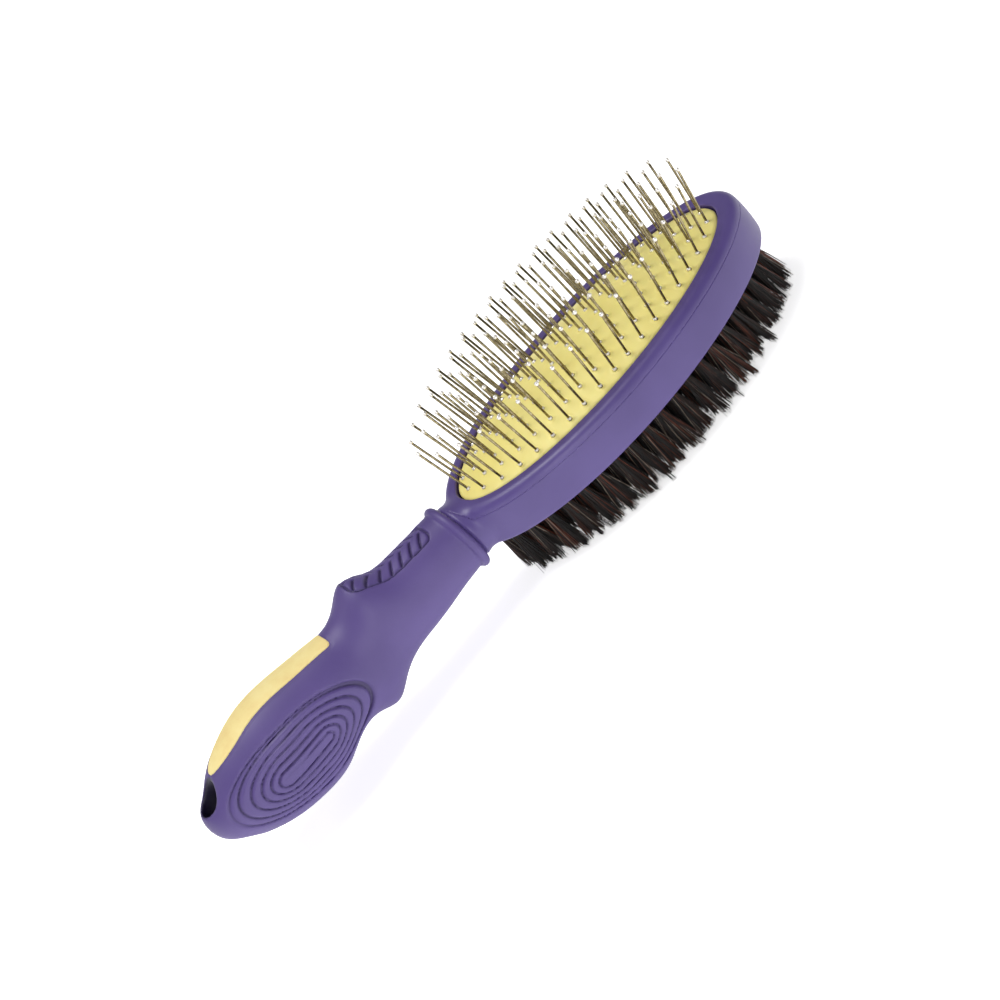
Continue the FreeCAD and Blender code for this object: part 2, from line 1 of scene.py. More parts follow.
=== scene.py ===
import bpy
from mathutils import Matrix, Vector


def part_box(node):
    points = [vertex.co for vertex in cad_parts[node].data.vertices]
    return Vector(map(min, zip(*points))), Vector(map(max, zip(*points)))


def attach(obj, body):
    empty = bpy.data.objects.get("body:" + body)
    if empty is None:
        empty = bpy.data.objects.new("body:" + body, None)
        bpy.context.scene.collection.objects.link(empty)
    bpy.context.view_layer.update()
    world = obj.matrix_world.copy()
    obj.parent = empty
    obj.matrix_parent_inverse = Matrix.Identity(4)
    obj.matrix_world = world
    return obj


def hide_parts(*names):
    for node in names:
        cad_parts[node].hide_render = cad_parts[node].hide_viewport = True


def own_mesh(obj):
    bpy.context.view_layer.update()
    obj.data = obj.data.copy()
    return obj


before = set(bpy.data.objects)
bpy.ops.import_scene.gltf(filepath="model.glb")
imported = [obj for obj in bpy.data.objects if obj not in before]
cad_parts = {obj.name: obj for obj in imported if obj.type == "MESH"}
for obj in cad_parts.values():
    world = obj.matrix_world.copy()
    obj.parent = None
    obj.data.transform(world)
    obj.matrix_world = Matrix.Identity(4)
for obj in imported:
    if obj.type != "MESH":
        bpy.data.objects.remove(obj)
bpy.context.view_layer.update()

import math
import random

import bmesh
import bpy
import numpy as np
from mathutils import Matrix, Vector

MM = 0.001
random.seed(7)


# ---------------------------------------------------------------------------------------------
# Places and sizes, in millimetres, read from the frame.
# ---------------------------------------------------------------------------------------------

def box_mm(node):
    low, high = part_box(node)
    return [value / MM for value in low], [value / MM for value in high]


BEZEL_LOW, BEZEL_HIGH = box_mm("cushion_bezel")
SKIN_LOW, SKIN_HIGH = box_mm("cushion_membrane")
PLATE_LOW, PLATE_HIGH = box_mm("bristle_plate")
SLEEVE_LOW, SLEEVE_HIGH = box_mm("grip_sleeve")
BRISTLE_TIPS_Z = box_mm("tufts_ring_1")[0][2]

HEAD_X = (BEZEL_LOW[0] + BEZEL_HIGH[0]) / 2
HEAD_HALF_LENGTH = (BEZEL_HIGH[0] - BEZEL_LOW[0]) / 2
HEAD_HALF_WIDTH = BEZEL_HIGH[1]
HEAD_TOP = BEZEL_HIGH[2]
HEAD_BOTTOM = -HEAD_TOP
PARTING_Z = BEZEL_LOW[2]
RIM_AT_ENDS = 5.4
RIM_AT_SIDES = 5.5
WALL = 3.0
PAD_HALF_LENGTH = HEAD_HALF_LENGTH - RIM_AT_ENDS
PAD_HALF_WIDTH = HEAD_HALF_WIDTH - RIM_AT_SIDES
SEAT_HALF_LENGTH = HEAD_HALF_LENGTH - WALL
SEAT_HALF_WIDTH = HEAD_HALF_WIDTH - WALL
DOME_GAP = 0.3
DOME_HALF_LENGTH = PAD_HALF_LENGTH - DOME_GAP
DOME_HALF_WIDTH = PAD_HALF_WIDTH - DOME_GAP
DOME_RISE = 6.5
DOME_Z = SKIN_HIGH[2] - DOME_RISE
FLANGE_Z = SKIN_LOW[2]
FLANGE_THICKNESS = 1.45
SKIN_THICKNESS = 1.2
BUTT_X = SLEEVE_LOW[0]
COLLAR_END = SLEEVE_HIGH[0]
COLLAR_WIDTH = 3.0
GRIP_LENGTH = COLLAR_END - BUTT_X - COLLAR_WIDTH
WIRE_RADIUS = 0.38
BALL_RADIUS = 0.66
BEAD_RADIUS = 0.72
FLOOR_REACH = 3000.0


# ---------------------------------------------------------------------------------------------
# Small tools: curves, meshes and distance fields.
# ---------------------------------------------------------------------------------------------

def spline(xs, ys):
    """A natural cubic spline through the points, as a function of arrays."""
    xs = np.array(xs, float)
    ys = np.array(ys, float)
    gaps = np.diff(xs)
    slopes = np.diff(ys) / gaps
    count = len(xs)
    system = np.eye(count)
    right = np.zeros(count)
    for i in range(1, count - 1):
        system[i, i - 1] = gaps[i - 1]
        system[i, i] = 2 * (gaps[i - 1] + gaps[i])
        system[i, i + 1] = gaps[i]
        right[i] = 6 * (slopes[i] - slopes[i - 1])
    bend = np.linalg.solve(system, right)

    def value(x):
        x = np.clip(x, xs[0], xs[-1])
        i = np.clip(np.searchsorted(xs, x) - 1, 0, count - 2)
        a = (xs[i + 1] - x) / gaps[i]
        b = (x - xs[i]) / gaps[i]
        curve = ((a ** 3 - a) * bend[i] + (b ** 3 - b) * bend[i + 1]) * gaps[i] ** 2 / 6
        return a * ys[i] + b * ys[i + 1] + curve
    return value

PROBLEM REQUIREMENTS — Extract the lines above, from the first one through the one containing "imported = [obj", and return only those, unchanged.

EXERCISE OUTPUT —
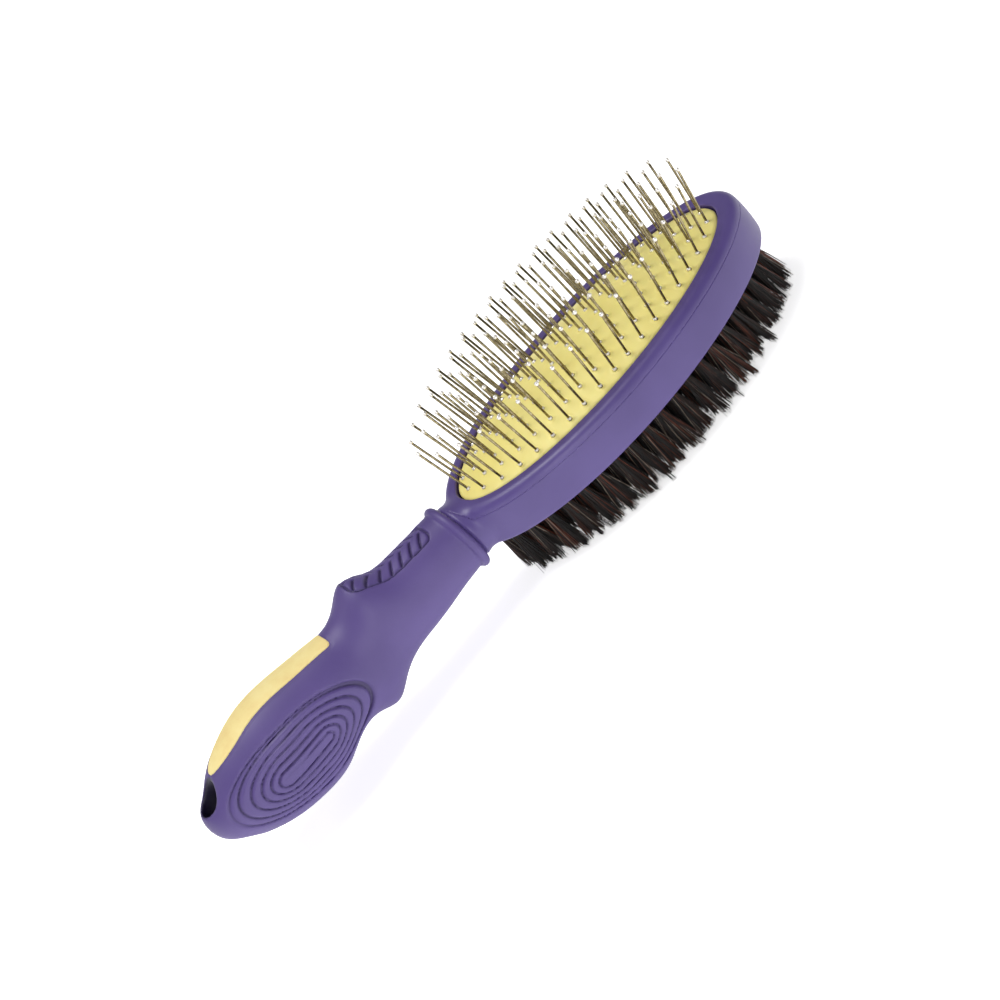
Continue the FreeCAD and Blender code for this object: part 2, from line 1 of scene.py. More parts follow.
=== scene.py ===
import bpy
from mathutils import Matrix, Vector


def part_box(node):
    points = [vertex.co for vertex in cad_parts[node].data.vertices]
    return Vector(map(min, zip(*points))), Vector(map(max, zip(*points)))


def attach(obj, body):
    empty = bpy.data.objects.get("body:" + body)
    if empty is None:
        empty = bpy.data.objects.new("body:" + body, None)
        bpy.context.scene.collection.objects.link(empty)
    bpy.context.view_layer.update()
    world = obj.matrix_world.copy()
    obj.parent = empty
    obj.matrix_parent_inverse = Matrix.Identity(4)
    obj.matrix_world = world
    return obj


def hide_parts(*names):
    for node in names:
        cad_parts[node].hide_render = cad_parts[node].hide_viewport = True


def own_mesh(obj):
    bpy.context.view_layer.update()
    obj.data = obj.data.copy()
    return obj


before = set(bpy.data.objects)
bpy.ops.import_scene.gltf(filepath="model.glb")
imported = [obj for obj in bpy.data.objects if obj not in before]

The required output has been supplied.